In conclusion, white folk everywhere stop at the tail, and they're not missing much.
Wednesday, April 7, 2010
HCM Museum: Cameras, Not Clues
A neat vase
This Museum had some pretty heavy communist rhetoric, even more so than the war museum, with phrases like "teaching to erraticating the illiteracy," with a photo of HCM himself teaching a classroom. It's all true--the French colonists certainly didn't want their slaves to read and write. I'm just saying the rhetoric is heavy. The highlight of my trip was talking to a high school kid about what American History teaches about Ho Chi Minh. Which is not a whole lot. If you want to end a conversation with a right wing vet, just say "Pentagon Papers." Because there is the ugly, in your face reason for the war. And also because your right winger will have no idea what "Pentagon Papers" means.

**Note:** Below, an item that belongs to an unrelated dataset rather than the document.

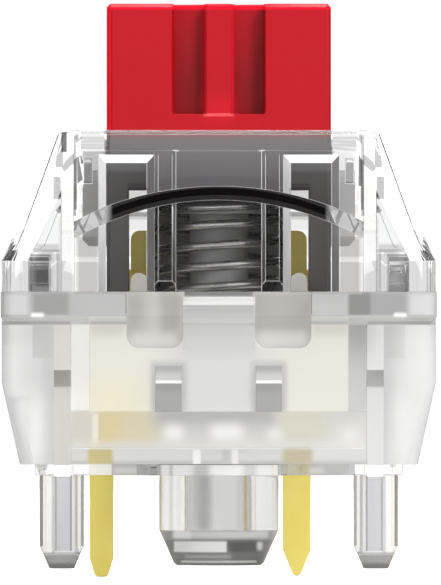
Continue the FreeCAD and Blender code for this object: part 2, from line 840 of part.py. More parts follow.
def make_moving_terminal():
    """Right pin and the strip that the leaf stands against."""
    foot = floor_z + seat_gap
    half = arm_outer_x
    pin = pin_blade(moving_pin_x, moving_pin_y, moving_pin_width, moving_tip_width, moving_pin_taper_z,
                    foot + sheet_thickness)
    strip = block(-half, half, leaf_rear_y, leaf_rear_y + sheet_thickness, foot,
                  leaf_foot_z + leaf_foot_height)
    return fuse_all([pin, strip])


def leaf_panel(x0, x1, z0, z1):
    return block(x0, x1, leaf_front_y, leaf_rear_y, z0, z1)


def make_contact_leaf():
    """A thin frame: a foot, two arms with an ear and a bump for each cam leg, and a bar across."""
    frame = leaf_panel(-arm_outer_x, arm_outer_x, leaf_foot_z, leaf_top_z)
    outer = [e for e in frame.Edges
             if e.BoundBox.ZMin > leaf_top_z - near and e.BoundBox.YLength > e.BoundBox.XLength]
    frame = frame.makeFillet(arm_round, outer)
    bar_low = contact_z - leaf_bar_height / 2
    window = block(-arm_inner_x, arm_inner_x, leaf_front_y - past, leaf_rear_y + past,
                   leaf_foot_z + leaf_foot_height, bar_low)
    mouth = block(-arm_inner_x, arm_inner_x, leaf_front_y - past, leaf_rear_y + past,
                  bar_low + leaf_bar_height, leaf_top_z + past)
    frame = frame.cut(window).cut(mouth)
    ear_end = leg_inner_x + leg_width
    ear = leaf_panel(arm_inner_x, ear_end, bump_z - ear_height / 2, bump_z + ear_height / 2)
    roll = Part.makeCylinder(bump_radius, leg_width,
                             vec(leg_inner_x, leaf_front_y - bump_proud + bump_radius, bump_z),
                             vec(1, 0, 0))
    behind = block(0, ear_end + past, leaf_rear_y - leaf_thickness / 2, leaf_rear_y + past, 0, top_z)
    return fuse_all([frame] + both_sides(ear) + both_sides(roll.cut(behind)))


def make_fixed_contact_bar():
    """An upright bar on the tongue, its ends sloped."""
    z = contact_z
    return side_prism([(fixed_rear_y, z - fixed_bar_half), (fixed_rear_y, z + fixed_bar_half),
                       (fixed_bar_y, z + fixed_bar_crown), (fixed_bar_y, z - fixed_bar_crown)],
                      -bar_half_width, bar_half_width)


def make_moving_contact_bar():
    """A level bar on the leaf, so that the two bars cross."""
    z = contact_z
    return side_prism([(leaf_front_y, z - bar_half_width), (moving_bar_y, z - bar_crown_half),
                       (moving_bar_y, z + bar_crown_half), (leaf_front_y, z + bar_half_width)],
                      -moving_bar_half, moving_bar_half)


nodes = {
    "lower_housing": make_lower_housing,
    "upper_housing": make_upper_housing,
    "stem": make_stem,
    "return_spring": make_return_spring,
    "fixed_terminal": make_fixed_terminal,
    "moving_terminal": make_moving_terminal,
    "contact_leaf": make_contact_leaf,
    "fixed_contact_bar": make_fixed_contact_bar,
    "moving_contact_bar": make_moving_contact_bar,
}

os.makedirs("parts", exist_ok=True)
for name, make in nodes.items():
    shape = make()
    box = shape.BoundBox
    print(name, shape.isValid(), len(shape.Solids), round(shape.Volume, 3),
          [round(v, 3) for v in (box.XMin, box.XMax, box.YMin, box.YMax, box.ZMin, box.ZMax)])
    shape.exportStep(os.path.join("parts", name + ".step"))
print("leaf swing, radians:", round(leaf_swing, 5))
print("leaf swing per metre of stem travel:", round(leaf_swing / stem_travel * 1000, 4))
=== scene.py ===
import json
import math

import bmesh
import bpy
import numpy as np
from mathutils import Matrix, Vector


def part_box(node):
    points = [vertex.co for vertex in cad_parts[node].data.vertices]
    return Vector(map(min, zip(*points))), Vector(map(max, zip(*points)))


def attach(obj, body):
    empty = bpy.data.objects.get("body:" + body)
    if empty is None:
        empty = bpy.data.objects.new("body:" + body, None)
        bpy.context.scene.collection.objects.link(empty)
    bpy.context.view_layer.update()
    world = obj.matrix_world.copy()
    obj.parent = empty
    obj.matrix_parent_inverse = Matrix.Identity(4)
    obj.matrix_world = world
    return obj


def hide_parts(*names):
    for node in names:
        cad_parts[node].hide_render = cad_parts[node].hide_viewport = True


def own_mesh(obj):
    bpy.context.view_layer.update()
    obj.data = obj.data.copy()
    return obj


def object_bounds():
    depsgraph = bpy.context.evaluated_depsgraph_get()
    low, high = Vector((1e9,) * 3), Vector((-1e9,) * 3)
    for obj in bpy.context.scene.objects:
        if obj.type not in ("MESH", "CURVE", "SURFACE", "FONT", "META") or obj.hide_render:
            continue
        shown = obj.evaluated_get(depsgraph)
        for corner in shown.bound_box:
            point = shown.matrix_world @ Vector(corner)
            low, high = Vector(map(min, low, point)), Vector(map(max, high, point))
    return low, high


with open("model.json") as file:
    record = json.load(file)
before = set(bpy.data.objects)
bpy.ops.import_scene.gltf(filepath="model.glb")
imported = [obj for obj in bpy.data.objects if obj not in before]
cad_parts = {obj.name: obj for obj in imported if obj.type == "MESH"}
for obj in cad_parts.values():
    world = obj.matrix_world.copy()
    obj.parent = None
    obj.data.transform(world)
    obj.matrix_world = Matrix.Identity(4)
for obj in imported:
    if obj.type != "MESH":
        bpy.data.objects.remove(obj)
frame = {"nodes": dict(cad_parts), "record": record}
restLow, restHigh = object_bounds()
mm = 0.001
print("frame loaded:", len(frame["nodes"]), "nodes")


# small helpers for node materials

def newMaterial(name):
    mat = bpy.data.materials.new(name)
    mat.use_nodes = True
    mat.node_tree.nodes.clear()
    return mat, mat.node_tree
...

These are adorable dioramas of temples set up in honor of Ho Chi Minh.
Can't say I learned a lot from this museum, but the basic story is Ho Chi Minh grew up while the French colonized Vietnam and pretty much enslaved the whole population plantation-style. He somehow got to travel around Europe and learned about Communism in France of all places. Made sense to him--Vietnamese were poor farmers enslaved by an imperialistic elite, so Communism was the obvious answer (many countries turned to worse governments in answer to imperialism, especially from the US--from African Countries to the Middle East, North Korea and Myanmar). Then he came back to Vietnam and they filmed Full Metal Jacket.

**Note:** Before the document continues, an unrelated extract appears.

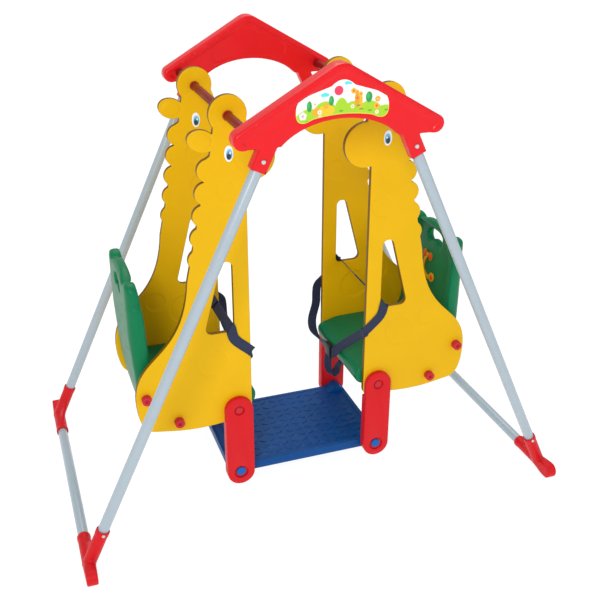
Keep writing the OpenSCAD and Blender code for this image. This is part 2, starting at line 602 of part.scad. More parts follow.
// ---------- belts ----------
// Flat strap through centre points p, with the strap's width laid along w at each point
module strap(p, w, width) {
  n = len(p);
  t = [for (i = [0 : n - 1]) unit(p[min(i + 1, n - 1)] - p[max(i - 1, 0)])];
  u = [for (i = [0 : n - 1]) unit(w[i] - (w[i] * t[i]) * t[i])];
  v = [for (i = [0 : n - 1]) cross(t[i], u[i])];
  pts = [for (i = [0 : n - 1]) for (c = [[-1, -1], [1, -1], [1, 1], [-1, 1]])
    p[i] + c[0] * u[i] * width / 2 + c[1] * v[i] * belt_t / 2];
  faces = concat([[0, 1, 2], [0, 2, 3]], [for (i = [0 : n - 2]) for (k = [0 : 3]) for (h = [0, 1])
    let (a = 4 * i + k, b = 4 * i + (k + 1) % 4) h == 0 ? [a, a + 4, b + 4] : [a, b + 4, b]],
    [[4 * n - 1, 4 * n - 2, 4 * n - 3], [4 * n - 1, 4 * n - 3, 4 * n - 4]]);
  polyhedron(points = pts, faces = faces, convexity = 8);
}

// Lap belt, drawn for the right-hand seat. It crosses the seat between the neck openings, with its two
// ends lapped in the middle, then runs down over the front post and round its edge to the buckle.
function crossing(s) = [for (y = [-20, 20, 60, 110, in_y - 3])
  [post_c, s * y, post_z - 5 * (1 - pow(y / in_y, 2))] + (y < 60 ? s * lap_off : [0, 0, 0])];
function outer_run(s) = [[post_c, s * (out_y - 2), post_z + 0.5], [post_c - 2.2, s * out_run_y, post_z - 3],
  [post_c - 12, s * out_run_y, post_z - 36], [panel_in_x + 8, s * out_run_y, post_z - 70]];
function front_end() = [[panel_in_x - 1.6, -out_run_y + 0.8, post_z - 79],
  [panel_in_x - 2.8, -out_y + 3, post_z - 83], [panel_in_x - 2.8, -in_y - 3, post_z - 93],
  [panel_in_x - 5, -in_y + 12, post_z - 103], [lip_x, -98, pan_z + 46], [lip_x - 12, -58, pan_z + 8],
  [lip_x - 20.5, -34, pan_z - 22], buckle_at + [0, -23, 0]];
function rear_end() = [[panel_in_x - 10, out_run_y, post_z - 88], [panel_in_x - 14, out_run_y, post_z - 112],
  [panel_in_x - 16, out_run_y - 2, post_z - 150], [panel_in_x - 31, out_y - 8, post_z - 200],
  [panel_in_x - 35, in_y - 16, pan_z - 35], [lip_x - 19, 84, pan_z - 40],
  [lip_x - 21, 36, pan_z - 29], buckle_at + [0, 23, 0]];
module lap_belt() strap(
  spline(concat(crossing(-1), outer_run(-1), front_end(), [buckle_at], [for (k = [7 : -1 : 0]) rear_end()[k]],
    [for (k = [3 : -1 : 0]) outer_run(1)[k]], [for (k = [4 : -1 : 0]) crossing(1)[k]]), 4),
  spline(concat([for (k = [0 : 5]) -down], [across, across, across], [[-0.6, 0, 0.75], [0, 0.5, 0.8],
    [0, 0.7, 0.7], [0, 0.7, 0.7], [0, 0.6, 0.8], [0, 0.4, 0.9], [0, 0, 1], [0, 0, 1]], [[0, 0, 1]],
    [[0, 0, 1], [0, 0, 1], [-0.6, 0, 0.8], [-1, 0, 0.3], [-1, 0, 0], [-1, 0, 0], [-1, 0, 0.2], [-0.9, 0, 0.5]],
    [across, across, across], [for (k = [0 : 5]) -down]), 4), belt_w);
module lap_belt_right() color("#1E2547") lap_belt();
module lap_belt_left() color("#1E2547") mirror([1, 0, 0]) lap_belt();
module crotch_belt() {
  p = spline([buckle_at + [0, 0, -20], buckle_at + [-3, 0, -38], buckle_at + [-2, 0, -66],
    buckle_at + [9, 0, -89], buckle_at + [24, 0, -80], buckle_at + [35, 0, -56],
    [lip_x + 29, 0, seat_under_z + 26.4], [lip_x + 41, 0, seat_under_z + 20.3],
    [lip_x + 56, 0, seat_under_z + 12.6]], 5);
  strap(p, spline([for (k = [0 : 8]) k < 5 ? [0.5, -0.86, 0] : [0, -1, 0]], 5), belt_w);
}
module crotch_belt_right() color("#1E2547") crotch_belt();
module crotch_belt_left() color("#1E2547") mirror([1, 0, 0]) crotch_belt();
module buckle() translate(buckle_at) difference() {
  cube(buckle_size, center = true);
  cube([belt_t + 1.6, 60, belt_w + 2], center = true);
}
module buckle_right() color("#17181A") buckle();
module buckle_left() color("#17181A") mirror([1, 0, 0]) buckle();

gable_front();
gable_rear();
print_front();
print_rear();
leg_front_left();
leg_front_right();
leg_rear_left();
leg_rear_right();
floor_tube_left();
floor_tube_right();
foot_front_left();
foot_front_right();
foot_rear_left();
foot_rear_right();
gable_bolts();
foot_screws();
rod_left();
rod_right();
spacer_front_left();
spacer_mid_left();
spacer_rear_left();
spacer_front_right();
spacer_mid_right();
spacer_rear_right();
giraffe_front_left();
giraffe_rear_left();
giraffe_front_right();
giraffe_rear_right();
bushes_left();
bushes_right();
eyes_left();
eyes_right();
seat_left();
seat_right();
motif_left();
motif_right();
seat_bolts_left();
seat_bolts_right();
link_bolts_left();
link_bolts_right();
link_front_left();
link_rear_left();
link_front_right();
link_rear_right();
lap_belt_left();
lap_belt_right();
crotch_belt_left();
crotch_belt_right();
buckle_left();
buckle_right();
footrest();
footrest_pegs();
footrest_washers();
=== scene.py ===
"""Two-seat glider swing for toddlers: the looks of every piece, laid out as an add-on."""
import json
import math
import bmesh
import bpy
import numpy as np
from mathutils import Matrix, Vector, geometry

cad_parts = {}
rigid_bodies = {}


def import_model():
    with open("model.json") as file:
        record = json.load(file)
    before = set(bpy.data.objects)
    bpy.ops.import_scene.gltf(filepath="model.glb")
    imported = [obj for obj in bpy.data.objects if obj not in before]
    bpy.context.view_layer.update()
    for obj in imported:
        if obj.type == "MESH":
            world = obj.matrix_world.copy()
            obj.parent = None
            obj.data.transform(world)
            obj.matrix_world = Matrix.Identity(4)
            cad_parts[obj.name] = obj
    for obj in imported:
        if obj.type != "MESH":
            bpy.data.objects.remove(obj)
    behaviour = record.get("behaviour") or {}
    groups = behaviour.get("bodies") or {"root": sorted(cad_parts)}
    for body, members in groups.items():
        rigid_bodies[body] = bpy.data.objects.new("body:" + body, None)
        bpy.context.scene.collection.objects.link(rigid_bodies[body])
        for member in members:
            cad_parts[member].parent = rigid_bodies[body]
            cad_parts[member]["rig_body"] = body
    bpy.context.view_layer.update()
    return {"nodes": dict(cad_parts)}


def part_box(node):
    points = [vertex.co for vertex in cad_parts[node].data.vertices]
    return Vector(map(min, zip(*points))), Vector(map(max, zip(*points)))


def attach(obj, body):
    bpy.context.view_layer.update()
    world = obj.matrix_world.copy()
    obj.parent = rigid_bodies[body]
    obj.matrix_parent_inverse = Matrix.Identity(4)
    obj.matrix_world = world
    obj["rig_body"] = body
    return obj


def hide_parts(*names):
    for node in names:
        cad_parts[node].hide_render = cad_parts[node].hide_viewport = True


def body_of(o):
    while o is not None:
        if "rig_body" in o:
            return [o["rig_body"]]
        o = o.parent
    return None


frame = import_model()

bl_info = {
    "name": "Glider swing",
    "version": (1, 0, 0),
    "blender": (4, 5, 0),
    "location": "3D View > Sidebar > Glider swing",
    "description": "Builds the moulded panels, seats, roof, belts and stage of a toddler glider swing",
    "category": "Object",
}

MM = 0.001
# Sizes shared with the CAD, in mm: the panels' faces, front edge and neck opening, and the seats' sitting
# surface, underside, front lip and rear face
OUT_Y, IN_Y, PANEL_X, OPEN_Z = 175.0, 159.0, 166.0, 513.0
PAN_Z, UNDER_Z, LIP_X, SEAT_REAR_X = 332.0, 232.0, 149.0, 480.0


# ---------------------------------------------------------------- colour and nodes
def linear(code):
    """An sRGB hex colour as linear RGB."""
    parts = [int(code[i:i + 2], 16) / 255 for i in (1, 3, 5)]
    return tuple(c / 12.92 if c <= 0.04045 else ((c + 0.055) / 1.055) ** 2.4 for c in parts)


def add(tree, kind, settings=None, links=None):
    """One node, with its settings (attributes or input values) and its incoming links."""
    node = tree.nodes.new(kind)
    for key, value in (settings or {}).items():
        if isinstance(key, str) and hasattr(node, key):
            setattr(node, key, value)
        else:
            node.inputs[key].default_value = value
    for key, source in (links or {}).items():
        tree.links.new(source, node.inputs[key])
    return node


def blank(name):
    """A new material with only its output node; returns the material and its tree."""
    mat = bpy.data.materials.new(name)
    mat.use_nodes = True
    mat.node_tree.nodes.clear()
    return mat, mat.node_tree


def finish_material(tree, shader):
    add(tree, "ShaderNodeOutputMaterial", links={"Surface": shader.outputs["BSDF"]})


def per_metre(size_mm):
    """Texture scale whose repeat is that many millimetres."""
    return 1 / (size_mm * MM)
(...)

Today, it seems every Government starts out different and turns out the same. Communism in Vietnam is in the power of the Government and devoid in its economic growth--almost exactly like the US. While the ratio is still in favor of the poor, a few people get really, really stinking rich in Vietnam, and the industrialization they're working for will bring the class issues we all know well. Healthcare is NOT socialized--hospital prices are cheap, but that will change real soon thanks to growing insurance companies.
I'll save the rest of the commentary until I hear the Truth from John Stewart.